The Registrant is filing this Post-Effective Amendment to the Registration Statement to withdraw and remove any unissued and unsold securities issuable by the Registrant pursuant to the above-referenced Registration Statement.
On August 17, 2017, pursuant to the Agreement and Plan of Merger, dated as of May 7, 2017 (the Agreement), by and among the Registrant, Sabra Health Care REIT, Inc., a Maryland corporation (Parent), Sabra Health Care Limited Partnership, a Delaware limited partnership, PR Sub, LLC, a Delaware limited liability company and wholly owned subsidiary of Parent (Merger Subsidiary), and Care Capital Properties, LP, a Delaware limited partnership, the Registrant merged with and into Merger Subsidiary, with Merger Subsidiary continuing as the surviving corporation, and Merger Subsidiary merged with and into Parent, with Parent continuing as the surviving corporation.
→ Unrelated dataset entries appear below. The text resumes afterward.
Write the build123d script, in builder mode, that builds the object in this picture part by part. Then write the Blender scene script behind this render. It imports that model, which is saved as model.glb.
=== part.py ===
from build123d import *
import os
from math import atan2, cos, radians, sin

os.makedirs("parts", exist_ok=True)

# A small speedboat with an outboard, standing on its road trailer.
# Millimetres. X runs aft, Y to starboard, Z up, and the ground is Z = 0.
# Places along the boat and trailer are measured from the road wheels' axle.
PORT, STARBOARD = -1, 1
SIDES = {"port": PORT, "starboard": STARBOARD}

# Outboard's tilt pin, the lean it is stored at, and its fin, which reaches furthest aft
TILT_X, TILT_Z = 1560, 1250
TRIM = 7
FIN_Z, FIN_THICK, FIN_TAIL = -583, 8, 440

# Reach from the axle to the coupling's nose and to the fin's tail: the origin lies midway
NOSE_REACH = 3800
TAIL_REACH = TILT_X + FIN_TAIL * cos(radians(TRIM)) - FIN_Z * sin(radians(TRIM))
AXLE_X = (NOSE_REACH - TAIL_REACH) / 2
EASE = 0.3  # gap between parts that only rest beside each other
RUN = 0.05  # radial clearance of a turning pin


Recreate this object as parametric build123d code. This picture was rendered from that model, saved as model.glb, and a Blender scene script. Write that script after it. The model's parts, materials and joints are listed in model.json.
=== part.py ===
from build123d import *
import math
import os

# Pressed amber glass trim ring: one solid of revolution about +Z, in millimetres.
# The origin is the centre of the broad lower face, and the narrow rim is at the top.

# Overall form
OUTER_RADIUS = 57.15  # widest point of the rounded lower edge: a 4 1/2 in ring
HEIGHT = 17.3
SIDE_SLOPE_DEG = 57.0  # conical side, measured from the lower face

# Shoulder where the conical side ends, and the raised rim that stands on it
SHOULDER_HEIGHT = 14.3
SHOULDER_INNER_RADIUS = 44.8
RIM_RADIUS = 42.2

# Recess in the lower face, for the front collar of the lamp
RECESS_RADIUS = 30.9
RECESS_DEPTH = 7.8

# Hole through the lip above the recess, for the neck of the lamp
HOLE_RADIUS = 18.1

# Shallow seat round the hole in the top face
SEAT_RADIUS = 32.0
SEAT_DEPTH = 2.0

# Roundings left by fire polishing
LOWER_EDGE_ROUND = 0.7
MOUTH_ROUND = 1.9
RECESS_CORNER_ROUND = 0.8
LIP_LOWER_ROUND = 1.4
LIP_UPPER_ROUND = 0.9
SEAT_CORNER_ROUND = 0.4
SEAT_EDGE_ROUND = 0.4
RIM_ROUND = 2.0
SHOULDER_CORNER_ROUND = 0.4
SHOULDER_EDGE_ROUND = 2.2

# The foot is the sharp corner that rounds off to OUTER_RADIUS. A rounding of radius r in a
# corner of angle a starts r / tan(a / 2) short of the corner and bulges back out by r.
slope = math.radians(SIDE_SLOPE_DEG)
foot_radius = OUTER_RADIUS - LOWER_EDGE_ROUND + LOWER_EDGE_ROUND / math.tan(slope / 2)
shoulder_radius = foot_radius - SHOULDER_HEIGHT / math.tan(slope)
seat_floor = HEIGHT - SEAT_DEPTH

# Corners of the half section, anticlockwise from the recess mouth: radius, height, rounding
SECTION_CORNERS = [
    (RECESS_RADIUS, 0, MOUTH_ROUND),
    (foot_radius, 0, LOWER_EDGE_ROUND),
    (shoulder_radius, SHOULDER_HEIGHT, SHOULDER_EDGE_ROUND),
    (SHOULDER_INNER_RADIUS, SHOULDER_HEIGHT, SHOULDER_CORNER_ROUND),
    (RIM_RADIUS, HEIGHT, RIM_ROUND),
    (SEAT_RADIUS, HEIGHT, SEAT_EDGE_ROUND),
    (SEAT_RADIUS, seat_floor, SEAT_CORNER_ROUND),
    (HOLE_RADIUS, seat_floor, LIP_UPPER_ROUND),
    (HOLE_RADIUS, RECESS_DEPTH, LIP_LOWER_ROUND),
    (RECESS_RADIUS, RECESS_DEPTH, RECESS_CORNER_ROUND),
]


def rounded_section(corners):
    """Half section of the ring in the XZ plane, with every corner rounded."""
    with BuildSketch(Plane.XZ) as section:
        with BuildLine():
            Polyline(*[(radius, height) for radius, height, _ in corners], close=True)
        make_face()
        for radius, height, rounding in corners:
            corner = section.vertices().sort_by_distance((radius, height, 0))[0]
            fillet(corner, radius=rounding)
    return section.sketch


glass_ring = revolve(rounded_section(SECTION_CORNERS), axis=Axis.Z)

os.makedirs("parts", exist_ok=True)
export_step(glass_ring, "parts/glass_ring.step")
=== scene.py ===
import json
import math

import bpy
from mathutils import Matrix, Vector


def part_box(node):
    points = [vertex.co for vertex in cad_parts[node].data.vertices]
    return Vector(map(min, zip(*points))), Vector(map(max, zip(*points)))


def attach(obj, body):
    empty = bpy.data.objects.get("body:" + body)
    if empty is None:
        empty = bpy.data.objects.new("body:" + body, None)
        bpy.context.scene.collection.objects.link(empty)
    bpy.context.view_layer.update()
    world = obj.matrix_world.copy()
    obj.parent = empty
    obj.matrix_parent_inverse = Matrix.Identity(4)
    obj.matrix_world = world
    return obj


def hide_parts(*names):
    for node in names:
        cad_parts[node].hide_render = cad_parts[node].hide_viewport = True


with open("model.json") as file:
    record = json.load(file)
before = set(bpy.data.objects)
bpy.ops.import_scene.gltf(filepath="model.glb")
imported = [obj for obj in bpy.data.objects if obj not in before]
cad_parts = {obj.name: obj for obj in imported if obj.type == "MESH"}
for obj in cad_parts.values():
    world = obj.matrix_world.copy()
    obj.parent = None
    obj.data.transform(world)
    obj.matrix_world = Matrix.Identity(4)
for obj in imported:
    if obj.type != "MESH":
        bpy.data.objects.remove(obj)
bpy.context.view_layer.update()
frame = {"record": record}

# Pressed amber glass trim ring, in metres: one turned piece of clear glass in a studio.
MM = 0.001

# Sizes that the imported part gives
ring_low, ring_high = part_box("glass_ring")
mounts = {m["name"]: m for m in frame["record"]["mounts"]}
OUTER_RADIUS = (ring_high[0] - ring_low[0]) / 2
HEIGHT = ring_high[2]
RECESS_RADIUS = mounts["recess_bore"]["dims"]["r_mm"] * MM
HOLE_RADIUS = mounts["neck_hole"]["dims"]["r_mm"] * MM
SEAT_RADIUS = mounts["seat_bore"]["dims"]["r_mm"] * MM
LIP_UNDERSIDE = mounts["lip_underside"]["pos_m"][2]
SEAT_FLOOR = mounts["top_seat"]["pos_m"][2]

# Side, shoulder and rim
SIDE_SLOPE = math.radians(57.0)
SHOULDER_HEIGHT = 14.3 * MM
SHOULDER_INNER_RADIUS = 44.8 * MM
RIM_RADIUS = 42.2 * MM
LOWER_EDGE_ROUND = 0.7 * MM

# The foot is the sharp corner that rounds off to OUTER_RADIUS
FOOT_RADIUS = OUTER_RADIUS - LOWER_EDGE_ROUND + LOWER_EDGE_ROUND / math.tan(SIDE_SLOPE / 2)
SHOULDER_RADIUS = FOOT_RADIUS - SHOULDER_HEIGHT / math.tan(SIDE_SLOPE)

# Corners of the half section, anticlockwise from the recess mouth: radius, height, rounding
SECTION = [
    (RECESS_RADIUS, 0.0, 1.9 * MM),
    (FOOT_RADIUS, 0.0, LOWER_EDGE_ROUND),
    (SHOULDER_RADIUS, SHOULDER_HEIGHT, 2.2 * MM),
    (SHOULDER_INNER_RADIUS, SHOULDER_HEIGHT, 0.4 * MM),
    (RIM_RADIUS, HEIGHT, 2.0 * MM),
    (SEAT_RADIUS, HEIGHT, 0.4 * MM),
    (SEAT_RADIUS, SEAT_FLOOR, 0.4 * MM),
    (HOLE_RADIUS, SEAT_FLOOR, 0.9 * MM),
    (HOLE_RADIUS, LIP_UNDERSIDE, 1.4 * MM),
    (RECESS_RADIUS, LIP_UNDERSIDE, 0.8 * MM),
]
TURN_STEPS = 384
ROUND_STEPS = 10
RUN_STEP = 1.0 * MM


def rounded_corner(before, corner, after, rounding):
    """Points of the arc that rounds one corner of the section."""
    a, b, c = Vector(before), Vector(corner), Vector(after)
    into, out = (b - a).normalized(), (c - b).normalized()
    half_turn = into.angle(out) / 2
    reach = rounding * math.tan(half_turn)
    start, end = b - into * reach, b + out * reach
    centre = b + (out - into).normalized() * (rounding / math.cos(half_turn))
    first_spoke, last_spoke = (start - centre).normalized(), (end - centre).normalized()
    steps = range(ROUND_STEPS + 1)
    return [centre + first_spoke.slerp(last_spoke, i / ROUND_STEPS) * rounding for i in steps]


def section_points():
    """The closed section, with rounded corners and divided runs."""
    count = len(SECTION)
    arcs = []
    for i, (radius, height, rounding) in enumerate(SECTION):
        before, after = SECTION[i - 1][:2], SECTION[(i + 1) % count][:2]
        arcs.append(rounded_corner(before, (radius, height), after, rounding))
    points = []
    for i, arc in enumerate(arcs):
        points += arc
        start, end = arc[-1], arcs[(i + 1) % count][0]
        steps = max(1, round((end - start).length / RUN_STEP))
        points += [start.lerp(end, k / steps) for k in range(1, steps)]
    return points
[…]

As a result of the consummation of the transactions contemplated by the Agreement, the Registrant has terminated all offerings of its securities pursuant to the above-referenced Registration Statement. Accordingly the Registrant hereby terminates the effectiveness of the Registration Statement, and in accordance with an undertaking made by the Registrant in Part II of the Registration Statement to remove from registration, by means of a post-effective amendment, any securities that had been registered for issuance that remain unsold at the termination of the offering, the Registrant hereby removes and withdraws from registration all such securities of the Registrant registered under the Registration Statement that remain unsold as of the date this Post-Effective Amendment.